## begin DATA IN THIS EXERCISE

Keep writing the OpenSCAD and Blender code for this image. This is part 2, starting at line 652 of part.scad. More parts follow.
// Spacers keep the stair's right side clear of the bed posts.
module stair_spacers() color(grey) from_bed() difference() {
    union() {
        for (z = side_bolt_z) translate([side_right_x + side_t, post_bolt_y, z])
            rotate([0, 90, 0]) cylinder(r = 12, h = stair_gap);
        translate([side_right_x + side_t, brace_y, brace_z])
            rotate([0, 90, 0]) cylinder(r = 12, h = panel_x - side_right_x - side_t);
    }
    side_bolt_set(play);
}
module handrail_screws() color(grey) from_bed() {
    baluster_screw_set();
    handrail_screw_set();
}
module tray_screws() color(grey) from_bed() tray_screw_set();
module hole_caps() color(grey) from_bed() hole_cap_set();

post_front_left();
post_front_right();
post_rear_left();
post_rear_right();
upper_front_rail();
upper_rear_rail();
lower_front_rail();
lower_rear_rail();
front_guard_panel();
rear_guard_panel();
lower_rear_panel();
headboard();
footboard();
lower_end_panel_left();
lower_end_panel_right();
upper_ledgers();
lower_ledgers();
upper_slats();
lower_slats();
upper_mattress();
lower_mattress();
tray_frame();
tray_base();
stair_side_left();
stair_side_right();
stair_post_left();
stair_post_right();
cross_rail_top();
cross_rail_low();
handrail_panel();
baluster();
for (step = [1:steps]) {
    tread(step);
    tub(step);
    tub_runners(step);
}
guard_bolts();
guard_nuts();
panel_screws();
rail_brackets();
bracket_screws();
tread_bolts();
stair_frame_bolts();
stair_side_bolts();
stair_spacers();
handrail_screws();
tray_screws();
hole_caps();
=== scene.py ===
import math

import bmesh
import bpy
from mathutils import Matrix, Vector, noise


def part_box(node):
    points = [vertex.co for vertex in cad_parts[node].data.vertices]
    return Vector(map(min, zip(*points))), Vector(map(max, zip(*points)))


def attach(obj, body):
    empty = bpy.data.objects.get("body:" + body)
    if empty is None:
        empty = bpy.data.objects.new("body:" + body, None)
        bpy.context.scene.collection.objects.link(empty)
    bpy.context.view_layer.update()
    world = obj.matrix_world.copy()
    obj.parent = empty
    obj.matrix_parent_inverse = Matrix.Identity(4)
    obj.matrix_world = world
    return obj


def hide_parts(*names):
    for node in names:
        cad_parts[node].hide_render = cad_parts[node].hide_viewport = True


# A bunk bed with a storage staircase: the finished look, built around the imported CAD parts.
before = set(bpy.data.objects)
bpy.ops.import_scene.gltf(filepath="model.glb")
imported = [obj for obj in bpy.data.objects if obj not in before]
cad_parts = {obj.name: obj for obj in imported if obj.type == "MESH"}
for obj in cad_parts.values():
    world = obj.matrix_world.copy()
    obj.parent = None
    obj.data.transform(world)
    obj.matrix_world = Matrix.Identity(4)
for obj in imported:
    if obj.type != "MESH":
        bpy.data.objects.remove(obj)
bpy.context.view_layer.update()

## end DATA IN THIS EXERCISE
## begin DATA IN THIS EXERCISE

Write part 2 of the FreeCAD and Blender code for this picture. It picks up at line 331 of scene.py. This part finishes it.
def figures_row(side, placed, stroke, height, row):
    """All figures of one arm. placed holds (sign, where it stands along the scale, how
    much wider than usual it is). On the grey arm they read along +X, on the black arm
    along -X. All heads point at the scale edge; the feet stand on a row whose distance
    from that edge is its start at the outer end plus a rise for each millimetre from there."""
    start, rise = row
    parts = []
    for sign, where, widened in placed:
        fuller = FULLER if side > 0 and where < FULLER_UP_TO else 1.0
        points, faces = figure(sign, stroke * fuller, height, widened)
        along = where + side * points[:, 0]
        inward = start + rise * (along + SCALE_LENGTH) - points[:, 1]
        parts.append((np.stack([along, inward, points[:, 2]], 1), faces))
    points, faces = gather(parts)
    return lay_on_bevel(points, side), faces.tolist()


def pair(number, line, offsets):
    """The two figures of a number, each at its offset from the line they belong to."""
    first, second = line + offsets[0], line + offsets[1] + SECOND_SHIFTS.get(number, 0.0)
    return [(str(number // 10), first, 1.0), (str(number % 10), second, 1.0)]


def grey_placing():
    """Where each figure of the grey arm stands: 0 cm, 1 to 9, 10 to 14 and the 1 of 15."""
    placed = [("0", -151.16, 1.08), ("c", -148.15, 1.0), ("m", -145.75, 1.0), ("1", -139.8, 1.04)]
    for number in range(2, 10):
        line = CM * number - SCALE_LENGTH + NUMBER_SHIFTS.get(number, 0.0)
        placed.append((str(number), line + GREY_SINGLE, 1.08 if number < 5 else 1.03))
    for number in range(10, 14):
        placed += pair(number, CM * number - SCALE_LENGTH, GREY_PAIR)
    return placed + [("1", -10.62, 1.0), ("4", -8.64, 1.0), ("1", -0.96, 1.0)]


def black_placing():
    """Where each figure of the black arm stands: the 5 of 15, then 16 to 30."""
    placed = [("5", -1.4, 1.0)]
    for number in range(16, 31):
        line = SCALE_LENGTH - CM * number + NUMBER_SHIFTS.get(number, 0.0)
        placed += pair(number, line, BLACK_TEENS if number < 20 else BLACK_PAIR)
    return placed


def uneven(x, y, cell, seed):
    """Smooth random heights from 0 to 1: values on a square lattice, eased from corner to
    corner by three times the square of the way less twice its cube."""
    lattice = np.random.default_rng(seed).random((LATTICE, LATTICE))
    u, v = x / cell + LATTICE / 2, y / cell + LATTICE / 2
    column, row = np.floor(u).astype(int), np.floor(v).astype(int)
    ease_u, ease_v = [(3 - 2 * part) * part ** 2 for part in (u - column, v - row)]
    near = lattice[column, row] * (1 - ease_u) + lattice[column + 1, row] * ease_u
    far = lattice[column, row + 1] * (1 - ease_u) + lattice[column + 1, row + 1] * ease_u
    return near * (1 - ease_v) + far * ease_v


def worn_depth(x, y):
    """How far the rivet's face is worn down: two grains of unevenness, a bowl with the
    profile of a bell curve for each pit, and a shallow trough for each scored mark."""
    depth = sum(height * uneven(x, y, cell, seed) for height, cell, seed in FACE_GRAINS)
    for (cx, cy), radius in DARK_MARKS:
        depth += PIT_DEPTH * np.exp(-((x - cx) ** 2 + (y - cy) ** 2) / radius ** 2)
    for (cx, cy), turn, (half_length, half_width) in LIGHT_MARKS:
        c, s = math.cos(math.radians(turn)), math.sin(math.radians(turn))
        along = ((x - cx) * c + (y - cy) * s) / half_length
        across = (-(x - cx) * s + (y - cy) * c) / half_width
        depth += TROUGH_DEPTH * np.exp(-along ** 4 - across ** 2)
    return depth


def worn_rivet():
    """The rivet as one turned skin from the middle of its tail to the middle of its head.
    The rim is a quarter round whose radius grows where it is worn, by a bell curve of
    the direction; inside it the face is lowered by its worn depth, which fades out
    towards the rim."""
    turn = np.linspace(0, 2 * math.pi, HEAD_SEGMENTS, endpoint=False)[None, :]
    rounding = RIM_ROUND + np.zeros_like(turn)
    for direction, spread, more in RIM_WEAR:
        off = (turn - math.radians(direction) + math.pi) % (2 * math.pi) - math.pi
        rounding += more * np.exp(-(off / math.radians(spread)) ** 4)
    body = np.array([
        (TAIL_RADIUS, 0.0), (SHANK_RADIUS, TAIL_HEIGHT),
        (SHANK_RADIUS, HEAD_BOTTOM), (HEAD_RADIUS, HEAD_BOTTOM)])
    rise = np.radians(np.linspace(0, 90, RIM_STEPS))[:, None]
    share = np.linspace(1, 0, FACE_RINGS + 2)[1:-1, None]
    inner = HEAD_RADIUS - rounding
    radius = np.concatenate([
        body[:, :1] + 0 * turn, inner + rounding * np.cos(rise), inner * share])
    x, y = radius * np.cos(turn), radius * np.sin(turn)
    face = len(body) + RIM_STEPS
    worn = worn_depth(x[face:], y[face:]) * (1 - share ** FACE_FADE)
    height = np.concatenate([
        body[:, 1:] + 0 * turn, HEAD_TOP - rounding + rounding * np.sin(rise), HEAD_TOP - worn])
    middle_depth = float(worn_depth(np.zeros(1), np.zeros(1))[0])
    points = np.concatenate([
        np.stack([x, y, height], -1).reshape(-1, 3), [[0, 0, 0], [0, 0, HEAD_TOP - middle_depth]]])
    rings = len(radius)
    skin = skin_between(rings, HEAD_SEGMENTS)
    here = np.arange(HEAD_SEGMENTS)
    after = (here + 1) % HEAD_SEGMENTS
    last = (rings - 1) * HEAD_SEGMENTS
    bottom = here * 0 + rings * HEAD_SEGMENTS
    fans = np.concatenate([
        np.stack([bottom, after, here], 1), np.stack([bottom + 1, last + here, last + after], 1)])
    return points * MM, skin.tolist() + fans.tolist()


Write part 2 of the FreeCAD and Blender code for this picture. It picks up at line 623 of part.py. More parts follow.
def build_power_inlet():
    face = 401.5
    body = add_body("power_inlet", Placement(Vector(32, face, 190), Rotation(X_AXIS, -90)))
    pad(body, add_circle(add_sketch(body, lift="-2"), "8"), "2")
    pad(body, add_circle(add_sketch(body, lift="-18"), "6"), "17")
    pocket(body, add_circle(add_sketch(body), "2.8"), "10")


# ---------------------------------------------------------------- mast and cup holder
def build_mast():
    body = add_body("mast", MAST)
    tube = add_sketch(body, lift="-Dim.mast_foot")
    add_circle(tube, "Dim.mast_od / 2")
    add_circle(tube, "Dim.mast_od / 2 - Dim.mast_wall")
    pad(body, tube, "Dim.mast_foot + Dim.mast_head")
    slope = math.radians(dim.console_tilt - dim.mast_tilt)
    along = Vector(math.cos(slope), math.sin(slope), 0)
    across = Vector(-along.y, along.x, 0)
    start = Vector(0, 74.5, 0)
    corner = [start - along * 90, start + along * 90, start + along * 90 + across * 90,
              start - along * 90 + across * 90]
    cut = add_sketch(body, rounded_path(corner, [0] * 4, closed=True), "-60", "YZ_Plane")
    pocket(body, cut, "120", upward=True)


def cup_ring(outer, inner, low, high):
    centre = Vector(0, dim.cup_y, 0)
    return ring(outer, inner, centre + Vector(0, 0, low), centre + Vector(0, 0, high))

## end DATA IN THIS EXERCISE

WHAT TO PRODUCE: Which lines contain the word "follow"? Copy each one.

TASK RESPONSE:
Keep writing the OpenSCAD and Blender code for this image. This is part 2, starting at line 652 of part.scad. More parts follow.
Write part 2 of the FreeCAD and Blender code for this picture. It picks up at line 623 of part.py. More parts follow.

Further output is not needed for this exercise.